Thursday, May 29, 2008

Debt Buyers Win Respect in New Opinion

Debt buyers are not the most popular people these days. However, their role as economic scavengers was acknowledged in a recent opinion from Judge Leif Clark of San Antonio. In re Salvador Santana, No. 07-30027 (Bankr. W.D. Tex. 5/21/08).

In Santana, Portfolio Recovery Associates, LLC filed a Notice of Transfer of Claim with respect to a claim that they had acquired from Capital One in the amount of $604.19. The Debtor objected on the basis that "a third party purchasing the instrument at a very reduced cost and having [the] Bankruptcy Court enforce payment is not in the best interest of the debtor."

While the Debtor's objection was no doubt accurate (that is, that is not in the best interest of the debtor to recognize the transferred claim), this was not a valid objection.

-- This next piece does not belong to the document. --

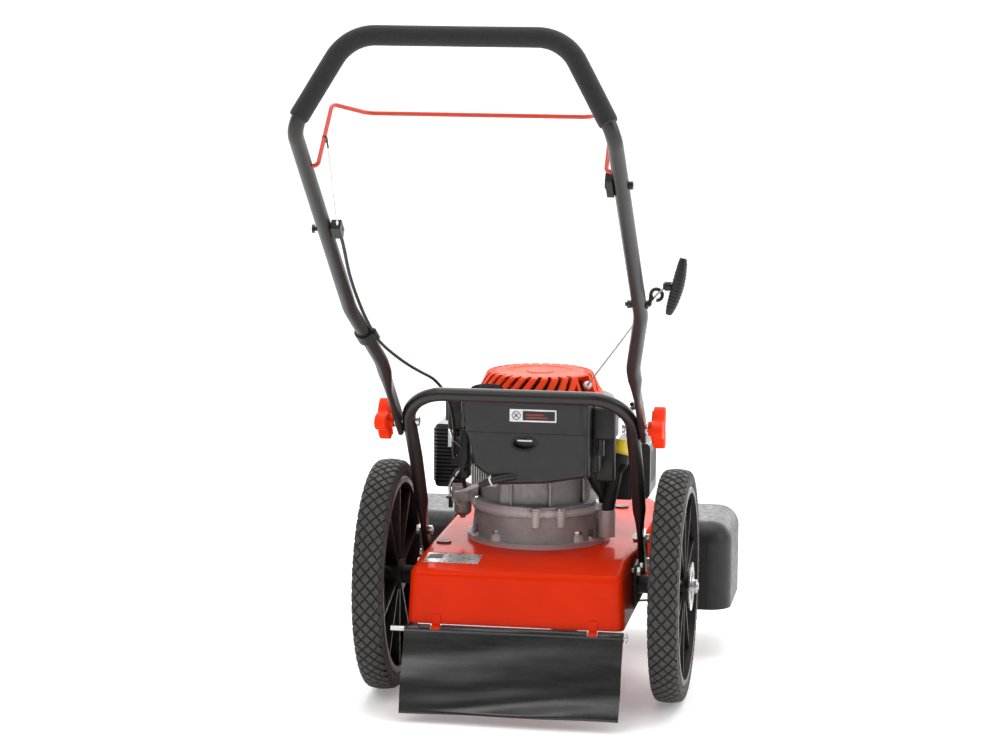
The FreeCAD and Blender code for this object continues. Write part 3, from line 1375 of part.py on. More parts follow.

Judge Clark recognized that a purchaser of claims was entitled to enforce the full amount of the claim regardless of what it paid. While the creditor might receive a windfall, it was also assuming the risk of default by the debtor. As a result, the benefit should accrue to the debt buyer and not the debtor.

Judge Clark wrote:

"The holder of a claim is permitted to sell the claim for less than the face amount of the claim, and the transferee is entitled to enforce the claim for its face value, even though the transferee bought the claim at a discount. In other words, the debtor is not entitled to the benefit of the discount. This is so because the discount represents the transferee's assumption of risk of payment at less than the face amount of the debt. The transferor 'cashed out' its risk of nonpayment by agreeing to accept less than face value from the transferee, but again the debtors are not entitled to the benefit of that de facto writedown. Insofar as the debtor is concerned the original debt is till owed to whomever is the current rightful owner of the obligation. the transferee 'bought' the obligation, and is now the rightful owner entitled to enforce the debt at its face value. Because this is a chapter 13 case, it is almost certain that the debt will not be paid at its face value. . . . Thus, the transferee has factored in these risks when it set the price to be paid for the claim that it purchased. To realize the benefit of its bargain, however, it needs to be able to enforce the full amount of the claim purchased. And so the law allows."

Only in bankruptcy court would a claim for $604.19 merit such a thoughtful opinion!